Ethanol, the spirited corn-based fuel that has reaped some $6 billion a year in federal subsidies, took a hit on Thursday as both houses of Congress voted on separate measures to rein in some of the industry’s lavish tax breaks.
The Senate on Thursday voted 73-27 to end both the 45-cent-a-gallon federal ethanol refining subsidy and the 54-cents-a-gallon protective tariff on ethanol imports. On the other side of Capitol Hill, the House voted 238-128 to cut off Department of Agriculture funding for new pumps that enable fuel stations to dispense fuel with ethanol content.
While the White House has vowed to veto attempts to totally repeal the subsidies, the desperate need to address ballooning budget deficits almost ensures that the days of big ethanol breaks are over. That could have a chilling affect on shares of corn-based ethanol companies – particularly small-cap names:
1. Pacific Ethanol (Nasdaq:PEIXD) dropped 12.32% of its value on Thursday to close at $1.27; the stock has dropped more than 85% since its high of $8.75 last September.
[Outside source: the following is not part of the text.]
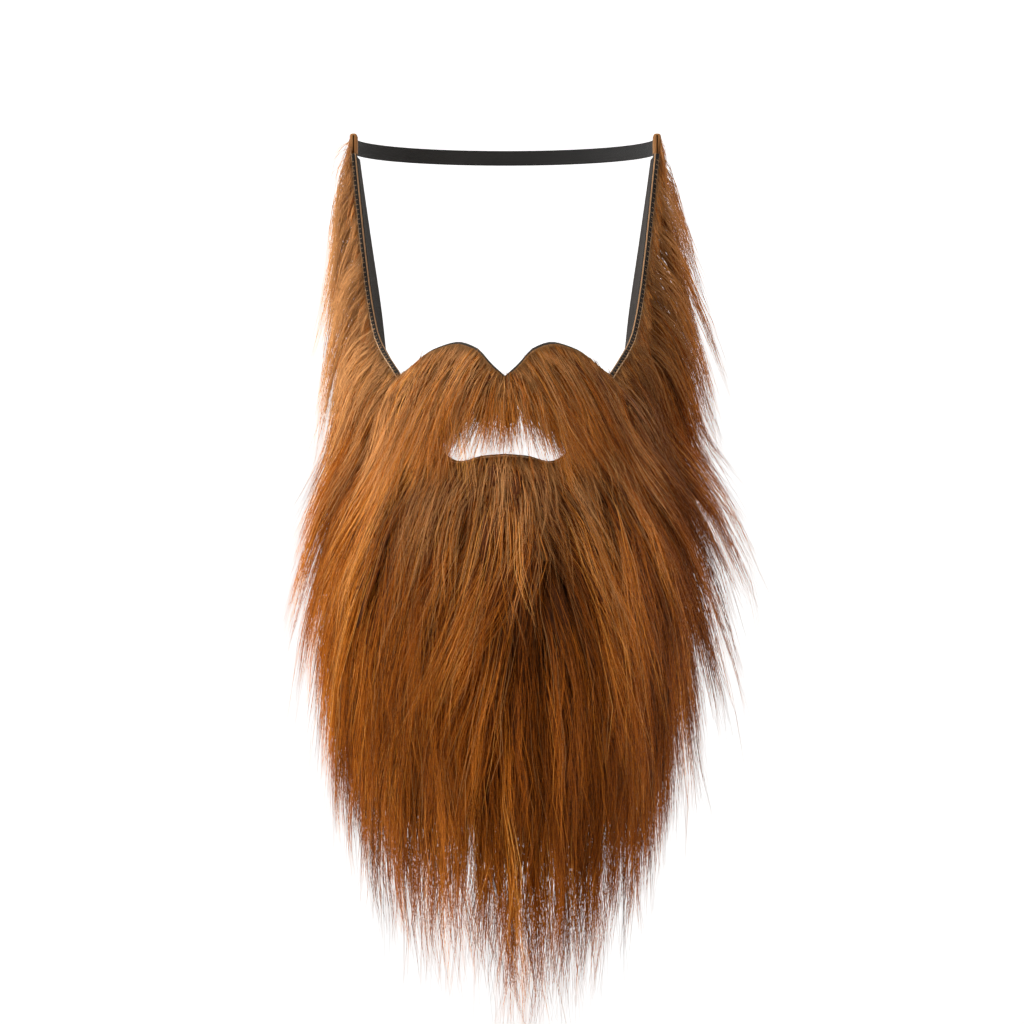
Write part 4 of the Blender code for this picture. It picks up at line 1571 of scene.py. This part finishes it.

2. Green Plains Renewable Energy (NYSE:GPRE) slipped 1.2% to close at $10.66; it is trading 22% below its 52-week high of $13.64 last October.
3. Andersons (Nasdaq:ANDE) slipped 0.8% to close at $38.16. The stock is down more than 25% since its 52-week high of $51.23 in March.
- Archer Daniels Midland (NYSE:ADM). Company executives said Thursday that elimination of the subsidies could benefit them if corn prices drop as a result. Shares dipped 0.2% to close at $29.52.
- Petroleo Brasileiro (NYSE:PBR). This Brazilian ethanol company produces – and exports – sugar cane-based ethanol, gaining a double-benefit from elimination of the domestic corn subsidy and the protective tariff. The stock slipped by nearly 1% on Thursday to $32.50 and is trading about 24% below its 52-week high of $42.75 in March.
- Bunge (NYSE:BG). This New York-based company also relies on sugar cane to make ethanol. The stock closed down 1.18% to $65.50, but is still trading nearly 43% above its 52-week low of $45.83 last July.
Surprising Winners: The unlikely winners in the ethanol subsidy fight are poultry producers, ranchers and other companies that profit from livestock such as chicken or beef. Here’s why: diverting corn to produce ethanol raises prices dramatically for feedstock.
In 2000, only 7% of domestic corn was used to produce ethanol; by last year, it was 39%. Ethanol critics, who have long lamented the subsidies, received added support last week from the World Bank and other international organizations, who tagged the breaks as a cause of rising global food prices.
Here are three poultry stocks that got a bounce from the vote:
- Pilgrim’s Pride (NYSE: PPC). Pilgrim’s Pride jumped 8.7% on Thursday to close at $4.62.
- Sanderson Farms (Nasdaq:SAFM). Sanderson was up 4.3% to $44.90
- Tyson Foods (NYSE:TSN). Tyson closed 2.8% higher at $18.08.
As of this writing, Susan J. Aluise did not hold an interest in any of the stocks mentioned here.